Foundations Complete and Building Begun Year After Breaking of Ground

SETTING OF MARBLE NEAR

Vast and Beautiful Washington Structure is Scheduled to Be Ready in Mid-1940

[[right margin]] '38 [[/right margin]]

Special to THE NEW YORK TIMES.
WASHINGTON, July 2.--On the first anniversary of the breaking of ground for the Andrew W. Mellon Gallery of Art here, the trustees announced today that work on the structure was about one-fourth completed. The structure, to cost about $15,000,000, will be finished in mid-1940, it is expected. 

Photographs of the site and a scale model released by the A. W. Mellon Education and Charitable Trust show the immense size of the building. It will rank in size, it is said, with the Louvre, the National Gallery in London, the Metropolitan in New York, and the Uffizi in Florence. 

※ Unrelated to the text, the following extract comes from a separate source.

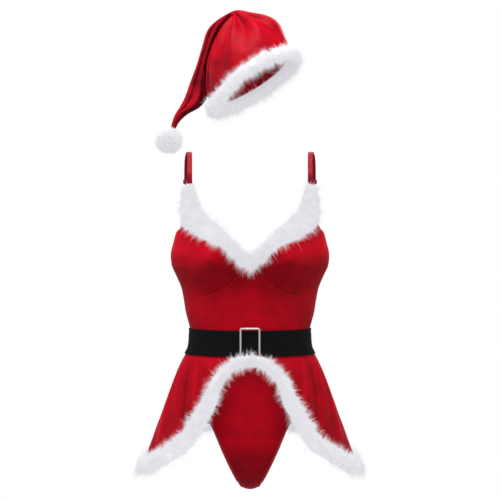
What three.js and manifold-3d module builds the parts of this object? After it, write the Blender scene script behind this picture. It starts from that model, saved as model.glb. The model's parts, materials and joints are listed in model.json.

The site is two large city squares in downtown Washington. Its northeast corner is at the junction of Constitution and Pennsylvania Avenues and at the south it fronts on the Mall. The Mall is being cleared of old temporary wartime buildings and its avenues replotted and replanted to resemble the Champs-Elysées in Paris, but, as the trustees pointed out in a statement today, the remodeled area will be wider and half a mile longer than the famous Paris avenue. It will stretch from the Capitol to the Lincoln Memorial. 

One wing of the first story of the "National Gallery of Art," as the Mellon structure is official titled, has risen, and the foundations have been completed on the rest of the area. The building will be 784 feet long and 305 feet wide.